‘Tripolis’: noi e l’altro, il rapporto con lo ksénos fra tensioni e integrazione alla XL edizione di Benevento Città Spettacolo

‘Tripolis’: noi e l’altro, il rapporto con lo ksénos fra tensioni e integrazione alla XL edizione di Benevento Città Spettacolo

di Marco D’Alessio 27-08-2019

BENEVENTO – Il compito in classe sulla colonizzazione in Africa affidato da un severo e rigido professore di storia della filosofia induce Carmelo, studente siciliano, a interrogare sua nonna sugli anni trascorsi a Tripoli, scoperchiando così un vero vaso di Pandora. L’anziana donna, Maria Scalìa, rimanendo seduta e assorta a filare la lana – mentre insieme al filo si dipana e prende forma austera quanto sottile la matassa della trama storica che sta raccontando – immerge suo nipote nella Tripoli degli anni ‘40 durante il periodo della dominazione italiana. Maria, settima di dodici figli, improvvisamente si ritrova con un membro in più nel nucleo familiare: Mal, figlio di una donna della servitù malata di tubercolosi, il cui marito si è affiliato a una cellula di combattenti rivoltosi. La domestica affida perciò suo figlio al padre dell’anziana Narratrice, allora bambina. Il piccolo arabo, accolto con freddezza da Maria e le sue sorelle, non è visto di buon occhio nemmeno dagli operai arabi al servizio della famiglia perché il piccolo trascorre il suo tempo con entrambe le etnie senza mai mostrare preferenze particolari per l’una o per l’altra.

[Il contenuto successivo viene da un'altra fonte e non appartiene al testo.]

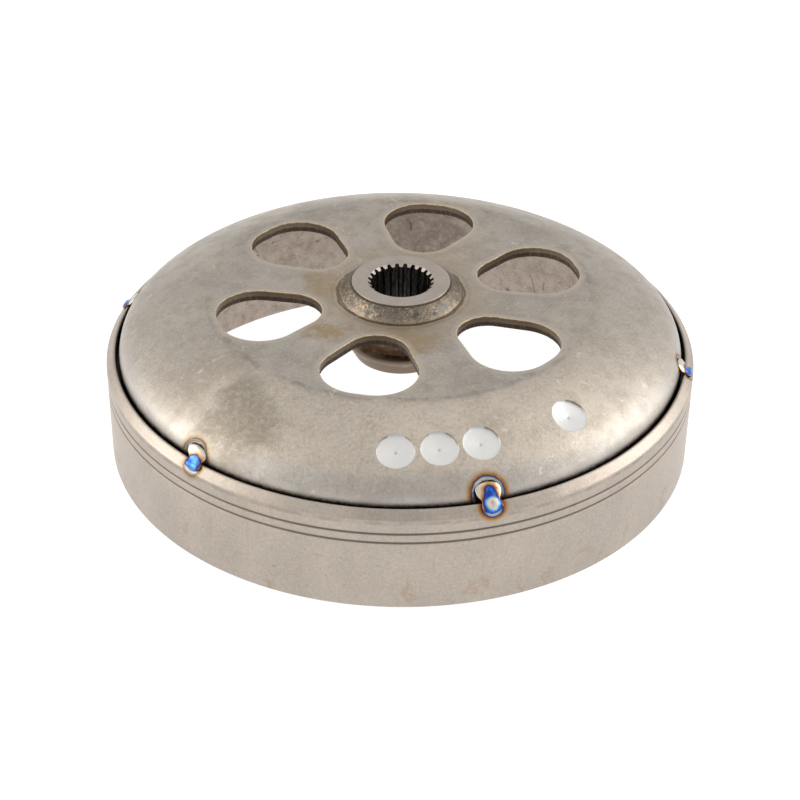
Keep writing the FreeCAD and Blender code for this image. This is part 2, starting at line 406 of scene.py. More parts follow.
def add_spot(sheet, azimuth, distance):
    """Shallow drilled spot: crisp rim, short wall, cone with a centre point."""
    surface = sheet.surface
    centre_s = surface.s_at_radius(distance)
    step = 0.32
    others = [other for other in SPOTS if other[0] != azimuth]
    for extra in (1.5, 0.8, 0.35):
        ring(sheet, centre_s, azimuth, SPOT_RADIUS + extra, step, extra, others)
    ring(sheet, centre_s, azimuth, SPOT_RADIUS, step, loop=True)
    turn = math.radians(azimuth)
    centre = surface.point(np.array([centre_s]), np.array([turn]))[0]
    normal = surface.normal(np.array([centre_s]), np.array([turn]))[0]
    around = np.array([-math.sin(turn), math.cos(turn), 0])
    normal -= math.radians(SPOT_TILT_BACK) * np.cross(around, normal)
    normal /= np.linalg.norm(normal)
    down = np.cross(around, normal)
    drum_radius = float(np.interp(centre_s, surface.s, surface.r))
    for radius, cone_depth in SPOT_RINGS:
        count = max(8, round(2 * math.pi * radius / step)) if radius > 0 else 1
        angle = np.arange(count) * 2 * math.pi / count
        a = radius * np.cos(angle)
        b = radius * np.sin(angle)
        depth = SPOT_WALL_FOOT + cone_depth
        place = centre + np.outer(a, around) + np.outer(b, down) - normal * depth
        sheet.add(centre_s + b, turn + a / drum_radius, place, loop=radius > 1)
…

Ormai cresciuto, il giovane Mal decide di arruolarsi nell’esercito rivoltoso seguendo le orme del padre, e causa in questo modo un grave dolore a Maria. La pena della donna è destinata a rimanere inespressa, poiché gli stereotipi di ruolo cui è stata educata per trasformarsi nell’immagine di donna adulta e madre accettata dalle regole sociali le vietano lo sfogo del pianto. Fra le strette pareti di casa, cucendo e riparando le divise dei colleghi del marito, maresciallo dell’arma, si rende conto che gli stemmi acquisiti in battaglia non siano che fioriture malate di drammi fisici e morali provocati a se stessi e agli altri.

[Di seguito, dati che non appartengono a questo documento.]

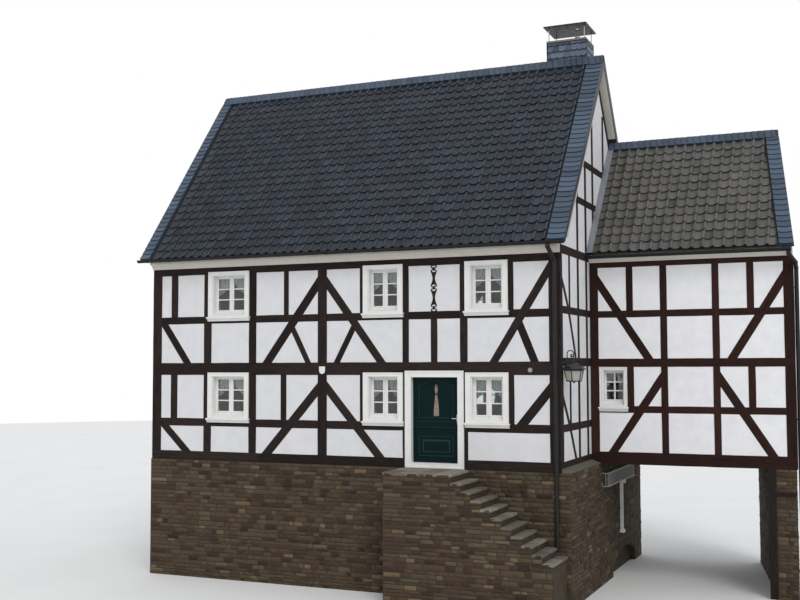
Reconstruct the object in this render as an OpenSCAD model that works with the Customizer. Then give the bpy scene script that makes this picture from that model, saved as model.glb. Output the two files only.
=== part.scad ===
// Half timbered house with a bridging wing over a driveway.
// Origin: below the front right corner of the timber frame, at the lowest ground level.
// X runs along the front to the right, Y into the house, Z up. Millimetres.

/* [Main house] */
// Width of the timber front, from corner post to corner post
house_w = 11000; // [10700:10:12500]
// Depth of the timber frame, front to back
house_d = 7600; // [7200:10:8200]
// Height of the rubble stone base above the lowest ground
base_h = 2960; // [2600:10:3300]
// Thickness of the rubble stone base walls
base_t = 550; // [400:10:700]
// How far the stone base stands out in front of the timber
base_out_front = 30; // [10:5:60]
// How far the stone base stands out beyond the right gable
base_out_side = 200; // [120:10:300]

/* [Storeys] */
// Height of the sill beam
sill_h = 220; // [160:10:280]
// Height from the base to the underside of the ground storey rail
rail_low = 866; // [700:2:1000]
// Height of the ground storey rail
rail_low_h = 193; // [140:1:220]
// Height from the base to the underside of the mid beam
mid_z = 2175; // [2120:5:2400]
// Height of the mid beam
mid_h = 300; // [240:10:340]
// Height from the base to the underside of the upper storey rail
rail_up = 3489; // [3350:1:3600]
// Height of the upper storey rail
rail_up_h = 178; // [140:1:200]
// Height from the base to the underside of the top plate
plate_z = 4755; // [4745:5:4900]
// Height of the top plate
plate_h = 173; // [140:1:220]

/* [Timber and infill] */
// Depth of the timbers, which is the thickness of the framed wall
timber_t = 180; // [140:5:220]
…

All’improvviso, dopo la guerra, gli italiani in Libia iniziano a essere visti in maniera diversa, non più come coloni, ma come invasori, stranieri, usurpatori da scacciare. Incominciano gli attacchi prima contro le figure politiche, poi nei confronti della popolazione. Maria racconta la paura provata quando il suo palazzo è stato invaso e non ha trovato altra via di fuga con i due piccoli figli che il terrazzo in cima all’edificio. Ma nemmeno lì il rifugio le appare sicuro e l’unico aiuto possibile è recarsi dai vicini arabi, freddi da un po’ di tempo nei loro confronti a causa della difficile convivenza e situazione sociopolitica. La donna, ormai senza speranza, aggrappandosi ai bambini, immagine del futuro in pericolo, di fronte alla sua vicina non può far altro che chiedere riparo con forza, perché da madre a sua volta è l’unica che possa capire l’esigenza di mettere al sicuro i figli. Così fra le lacrime della donna, la vicenda drammatica si conclude col discorso in cui Gheddafi, che in quel momento reggeva il regime provvisorio dopo aver deposto il re Idris, sostenne che ci sarebbe stato una nuova svolta con la repubblica araba.

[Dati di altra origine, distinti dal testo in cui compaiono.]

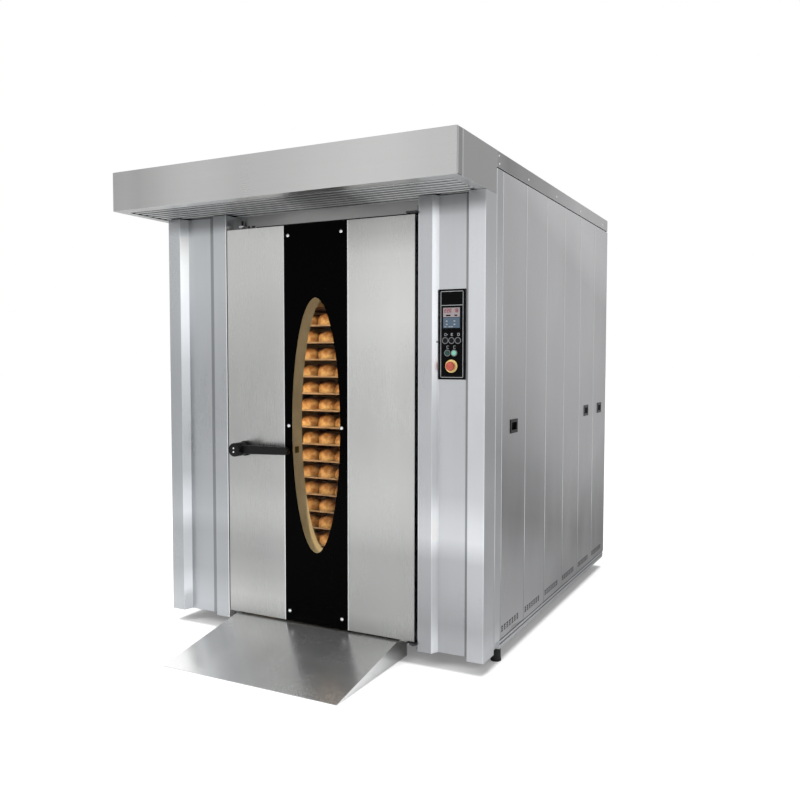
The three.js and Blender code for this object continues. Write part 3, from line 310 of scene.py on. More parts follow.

L’opera è un intrigante lavoro documentario e storiografico che traccia all’incirca un cinquantennio delle vicende libiche passando per le dominazioni straniere, la monarchia ripristinata e la repubblica, ma il punto di osservazione e di lettura è singolare, e prende avvio dalle microstorie di una famiglia. La tessitura mnemonica è affidata ai ricordi, alle sensazioni e alle sofferenze e limitazioni imposte a una donna ormai anziana che ha vissuto in quei luoghi gli anni della gioventù, provando sulla sua pelle la parabola discendente dall’integrazione all’emarginazione. Ricorrente nel racconto della Narratrice l’apprendimento della lingua araba per volere del padre, che considerava questo idioma la chiave di lettura e di interpretazione della realtà, in fondo il primo ed essenziale elemento d’integrazione e dialogo tra culture diverse. Nella narrazione della quotidianità suggestivo è lo spazio lasciato agli scambi di rituali e cerimonie alimentari tra le due popolazioni: il cous cous, il rito del tè dai vicini, segno di vicinanza e di fratellanza oltre che di accettazione e volontà di entrare in contatto con entità strane ed estranee.

La storia, tratta da una serie di episodi reali, è magistralmente interpretata da Dario Muratore che ricopre le diverse voci del racconto portandone alla luce le molte e varie sfumature capaci di coinvolgere emotivamente lo spettatore.